§ WORK REQUIRED: All of the entries need to be written out again, exactly as they are.

____ SOURCE DATA

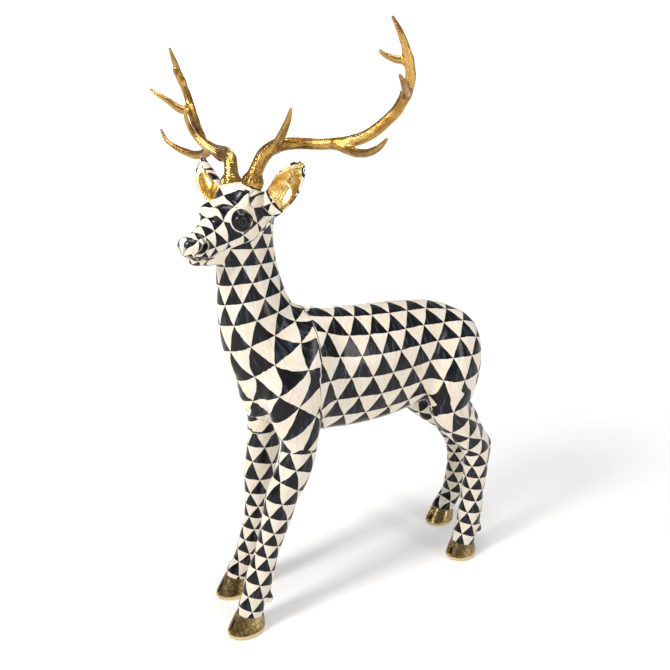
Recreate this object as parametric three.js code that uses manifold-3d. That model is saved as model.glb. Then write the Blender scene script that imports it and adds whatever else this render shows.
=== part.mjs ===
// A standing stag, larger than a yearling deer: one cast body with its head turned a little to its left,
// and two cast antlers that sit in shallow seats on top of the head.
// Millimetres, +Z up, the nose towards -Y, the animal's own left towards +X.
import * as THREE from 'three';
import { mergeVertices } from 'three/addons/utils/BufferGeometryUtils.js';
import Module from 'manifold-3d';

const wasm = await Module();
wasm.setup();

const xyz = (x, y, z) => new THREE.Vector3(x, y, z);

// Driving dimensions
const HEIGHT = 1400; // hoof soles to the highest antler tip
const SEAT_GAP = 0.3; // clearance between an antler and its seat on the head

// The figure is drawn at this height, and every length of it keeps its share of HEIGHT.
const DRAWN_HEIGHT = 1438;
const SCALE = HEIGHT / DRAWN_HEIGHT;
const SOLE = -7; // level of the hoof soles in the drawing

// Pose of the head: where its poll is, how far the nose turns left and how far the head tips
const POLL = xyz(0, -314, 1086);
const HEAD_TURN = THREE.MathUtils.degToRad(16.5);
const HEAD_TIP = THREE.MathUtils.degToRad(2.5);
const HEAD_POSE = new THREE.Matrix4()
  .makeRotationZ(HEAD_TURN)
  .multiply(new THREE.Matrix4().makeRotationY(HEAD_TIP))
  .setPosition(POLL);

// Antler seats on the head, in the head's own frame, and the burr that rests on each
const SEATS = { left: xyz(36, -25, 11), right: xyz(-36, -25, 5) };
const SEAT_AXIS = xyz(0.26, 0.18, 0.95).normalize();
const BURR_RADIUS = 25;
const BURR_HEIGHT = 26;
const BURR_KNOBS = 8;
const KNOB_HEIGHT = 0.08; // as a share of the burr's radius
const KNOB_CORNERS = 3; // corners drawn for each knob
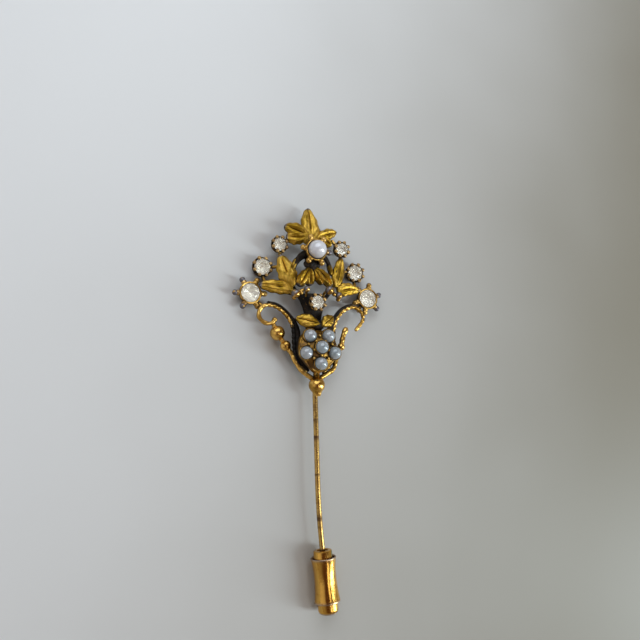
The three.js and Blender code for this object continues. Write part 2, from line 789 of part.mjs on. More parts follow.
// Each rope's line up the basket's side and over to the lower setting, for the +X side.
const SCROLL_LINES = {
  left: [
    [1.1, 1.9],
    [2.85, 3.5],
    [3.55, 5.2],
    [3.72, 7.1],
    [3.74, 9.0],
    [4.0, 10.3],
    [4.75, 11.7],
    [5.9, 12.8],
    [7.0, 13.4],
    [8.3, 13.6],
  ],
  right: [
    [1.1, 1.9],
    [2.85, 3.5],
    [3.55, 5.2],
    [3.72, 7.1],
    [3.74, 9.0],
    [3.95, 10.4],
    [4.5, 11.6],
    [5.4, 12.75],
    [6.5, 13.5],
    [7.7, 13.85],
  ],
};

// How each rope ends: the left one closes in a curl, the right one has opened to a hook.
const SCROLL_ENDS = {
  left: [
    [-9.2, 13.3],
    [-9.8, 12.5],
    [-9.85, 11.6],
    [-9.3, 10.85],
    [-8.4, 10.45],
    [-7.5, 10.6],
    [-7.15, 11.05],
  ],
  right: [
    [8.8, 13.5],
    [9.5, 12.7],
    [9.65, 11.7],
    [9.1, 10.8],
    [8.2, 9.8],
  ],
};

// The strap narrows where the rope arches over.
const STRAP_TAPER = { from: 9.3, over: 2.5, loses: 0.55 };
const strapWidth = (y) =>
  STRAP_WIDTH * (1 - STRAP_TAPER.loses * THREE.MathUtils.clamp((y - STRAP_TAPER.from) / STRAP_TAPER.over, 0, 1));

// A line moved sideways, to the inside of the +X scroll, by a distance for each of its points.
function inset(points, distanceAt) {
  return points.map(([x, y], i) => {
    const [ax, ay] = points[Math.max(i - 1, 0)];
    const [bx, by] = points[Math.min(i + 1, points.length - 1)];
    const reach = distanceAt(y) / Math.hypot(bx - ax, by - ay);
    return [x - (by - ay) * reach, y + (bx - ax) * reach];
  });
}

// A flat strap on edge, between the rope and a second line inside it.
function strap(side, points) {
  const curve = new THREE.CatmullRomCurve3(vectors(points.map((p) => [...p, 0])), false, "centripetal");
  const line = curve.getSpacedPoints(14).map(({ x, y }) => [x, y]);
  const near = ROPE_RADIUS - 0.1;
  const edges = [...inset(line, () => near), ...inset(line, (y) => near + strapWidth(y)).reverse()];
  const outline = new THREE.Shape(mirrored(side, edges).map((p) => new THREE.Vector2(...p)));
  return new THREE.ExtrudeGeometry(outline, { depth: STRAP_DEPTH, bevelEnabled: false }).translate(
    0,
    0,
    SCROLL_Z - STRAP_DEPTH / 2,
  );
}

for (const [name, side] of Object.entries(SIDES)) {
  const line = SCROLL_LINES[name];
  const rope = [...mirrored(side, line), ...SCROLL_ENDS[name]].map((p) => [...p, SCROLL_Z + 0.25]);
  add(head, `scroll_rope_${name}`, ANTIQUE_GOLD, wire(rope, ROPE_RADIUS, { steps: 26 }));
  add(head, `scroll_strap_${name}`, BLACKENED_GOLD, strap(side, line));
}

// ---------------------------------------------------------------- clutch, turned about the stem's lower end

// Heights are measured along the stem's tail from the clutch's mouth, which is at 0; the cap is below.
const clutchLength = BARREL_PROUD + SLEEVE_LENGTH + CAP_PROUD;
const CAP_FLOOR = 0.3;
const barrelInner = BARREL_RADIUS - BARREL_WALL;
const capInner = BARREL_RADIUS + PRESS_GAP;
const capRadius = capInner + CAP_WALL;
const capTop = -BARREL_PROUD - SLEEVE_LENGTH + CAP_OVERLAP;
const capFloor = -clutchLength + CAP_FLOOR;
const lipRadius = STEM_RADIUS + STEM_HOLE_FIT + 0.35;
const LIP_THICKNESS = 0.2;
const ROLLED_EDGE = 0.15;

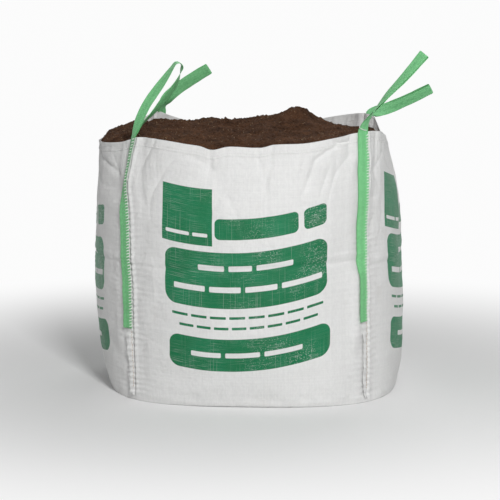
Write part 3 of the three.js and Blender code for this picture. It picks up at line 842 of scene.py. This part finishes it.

________

§ FULL SOLUTION:
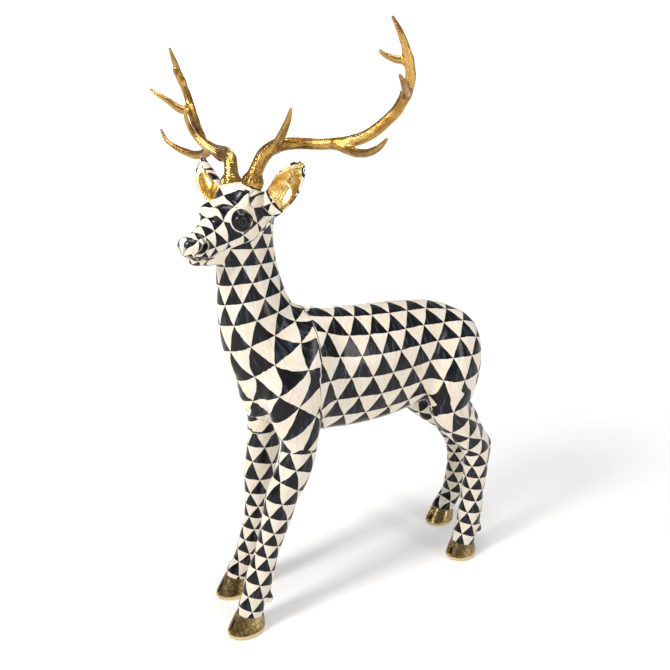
Recreate this object as parametric three.js code that uses manifold-3d. That model is saved as model.glb. Then write the Blender scene script that imports it and adds whatever else this render shows.
=== part.mjs ===
// A standing stag, larger than a yearling deer: one cast body with its head turned a little to its left,
// and two cast antlers that sit in shallow seats on top of the head.
// Millimetres, +Z up, the nose towards -Y, the animal's own left towards +X.
import * as THREE from 'three';
import { mergeVertices } from 'three/addons/utils/BufferGeometryUtils.js';
import Module from 'manifold-3d';

const wasm = await Module();
wasm.setup();

const xyz = (x, y, z) => new THREE.Vector3(x, y, z);

// Driving dimensions
const HEIGHT = 1400; // hoof soles to the highest antler tip
const SEAT_GAP = 0.3; // clearance between an antler and its seat on the head

// The figure is drawn at this height, and every length of it keeps its share of HEIGHT.
const DRAWN_HEIGHT = 1438;
const SCALE = HEIGHT / DRAWN_HEIGHT;
const SOLE = -7; // level of the hoof soles in the drawing

// Pose of the head: where its poll is, how far the nose turns left and how far the head tips
const POLL = xyz(0, -314, 1086);
const HEAD_TURN = THREE.MathUtils.degToRad(16.5);
const HEAD_TIP = THREE.MathUtils.degToRad(2.5);
const HEAD_POSE = new THREE.Matrix4()
  .makeRotationZ(HEAD_TURN)
  .multiply(new THREE.Matrix4().makeRotationY(HEAD_TIP))
  .setPosition(POLL);

// Antler seats on the head, in the head's own frame, and the burr that rests on each
const SEATS = { left: xyz(36, -25, 11), right: xyz(-36, -25, 5) };
const SEAT_AXIS = xyz(0.26, 0.18, 0.95).normalize();
const BURR_RADIUS = 25;
const BURR_HEIGHT = 26;
const BURR_KNOBS = 8;
const KNOB_HEIGHT = 0.08; // as a share of the burr's radius
const KNOB_CORNERS = 3; // corners drawn for each knob
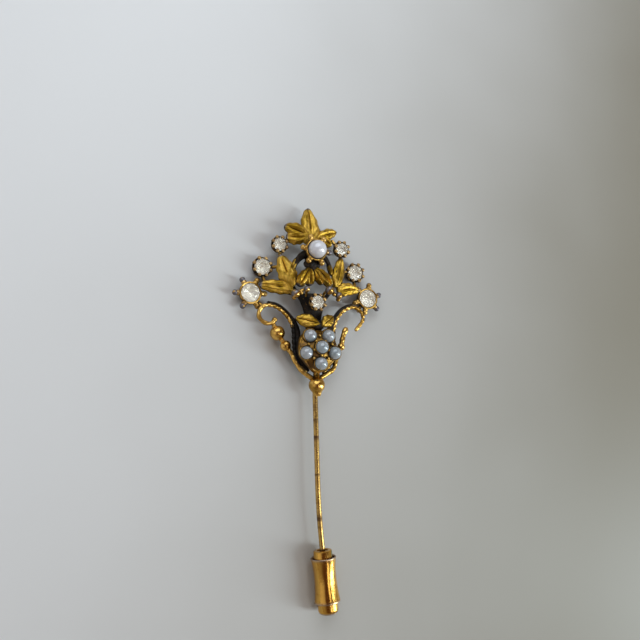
The three.js and Blender code for this object continues. Write part 2, from line 789 of part.mjs on. More parts follow.
// Each rope's line up the basket's side and over to the lower setting, for the +X side.
const SCROLL_LINES = {
  left: [
    [1.1, 1.9],
    [2.85, 3.5],
    [3.55, 5.2],
    [3.72, 7.1],
    [3.74, 9.0],
    [4.0, 10.3],
    [4.75, 11.7],
    [5.9, 12.8],
    [7.0, 13.4],
    [8.3, 13.6],
  ],
  right: [
    [1.1, 1.9],
    [2.85, 3.5],
    [3.55, 5.2],
    [3.72, 7.1],
    [3.74, 9.0],
    [3.95, 10.4],
    [4.5, 11.6],
    [5.4, 12.75],
    [6.5, 13.5],
    [7.7, 13.85],
  ],
};

// How each rope ends: the left one closes in a curl, the right one has opened to a hook.
const SCROLL_ENDS = {
  left: [
    [-9.2, 13.3],
    [-9.8, 12.5],
    [-9.85, 11.6],
    [-9.3, 10.85],
    [-8.4, 10.45],
    [-7.5, 10.6],
    [-7.15, 11.05],
  ],
  right: [
    [8.8, 13.5],
    [9.5, 12.7],
    [9.65, 11.7],
    [9.1, 10.8],
    [8.2, 9.8],
  ],
};

// The strap narrows where the rope arches over.
const STRAP_TAPER = { from: 9.3, over: 2.5, loses: 0.55 };
const strapWidth = (y) =>
  STRAP_WIDTH * (1 - STRAP_TAPER.loses * THREE.MathUtils.clamp((y - STRAP_TAPER.from) / STRAP_TAPER.over, 0, 1));

// A line moved sideways, to the inside of the +X scroll, by a distance for each of its points.
function inset(points, distanceAt) {
  return points.map(([x, y], i) => {
    const [ax, ay] = points[Math.max(i - 1, 0)];
    const [bx, by] = points[Math.min(i + 1, points.length - 1)];
    const reach = distanceAt(y) / Math.hypot(bx - ax, by - ay);
    return [x - (by - ay) * reach, y + (bx - ax) * reach];
  });
}

// A flat strap on edge, between the rope and a second line inside it.
function strap(side, points) {
  const curve = new THREE.CatmullRomCurve3(vectors(points.map((p) => [...p, 0])), false, "centripetal");
  const line = curve.getSpacedPoints(14).map(({ x, y }) => [x, y]);
  const near = ROPE_RADIUS - 0.1;
  const edges = [...inset(line, () => near), ...inset(line, (y) => near + strapWidth(y)).reverse()];
  const outline = new THREE.Shape(mirrored(side, edges).map((p) => new THREE.Vector2(...p)));
  return new THREE.ExtrudeGeometry(outline, { depth: STRAP_DEPTH, bevelEnabled: false }).translate(
    0,
    0,
    SCROLL_Z - STRAP_DEPTH / 2,
  );
}

for (const [name, side] of Object.entries(SIDES)) {
  const line = SCROLL_LINES[name];
  const rope = [...mirrored(side, line), ...SCROLL_ENDS[name]].map((p) => [...p, SCROLL_Z + 0.25]);
  add(head, `scroll_rope_${name}`, ANTIQUE_GOLD, wire(rope, ROPE_RADIUS, { steps: 26 }));
  add(head, `scroll_strap_${name}`, BLACKENED_GOLD, strap(side, line));
}

// ---------------------------------------------------------------- clutch, turned about the stem's lower end

// Heights are measured along the stem's tail from the clutch's mouth, which is at 0; the cap is below.
const clutchLength = BARREL_PROUD + SLEEVE_LENGTH + CAP_PROUD;
const CAP_FLOOR = 0.3;
const barrelInner = BARREL_RADIUS - BARREL_WALL;
const capInner = BARREL_RADIUS + PRESS_GAP;
const capRadius = capInner + CAP_WALL;
const capTop = -BARREL_PROUD - SLEEVE_LENGTH + CAP_OVERLAP;
const capFloor = -clutchLength + CAP_FLOOR;
const lipRadius = STEM_RADIUS + STEM_HOLE_FIT + 0.35;
const LIP_THICKNESS = 0.2;
const ROLLED_EDGE = 0.15;

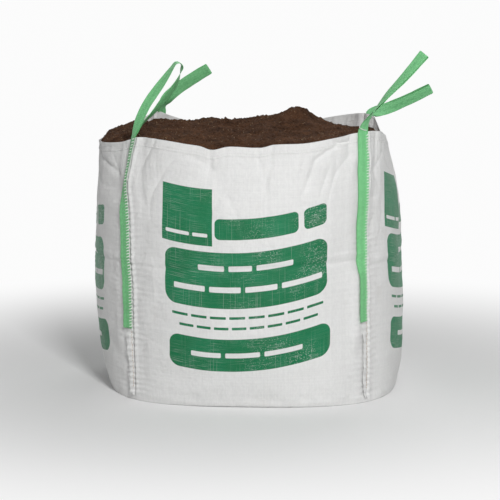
Write part 3 of the three.js and Blender code for this picture. It picks up at line 842 of scene.py. This part finishes it.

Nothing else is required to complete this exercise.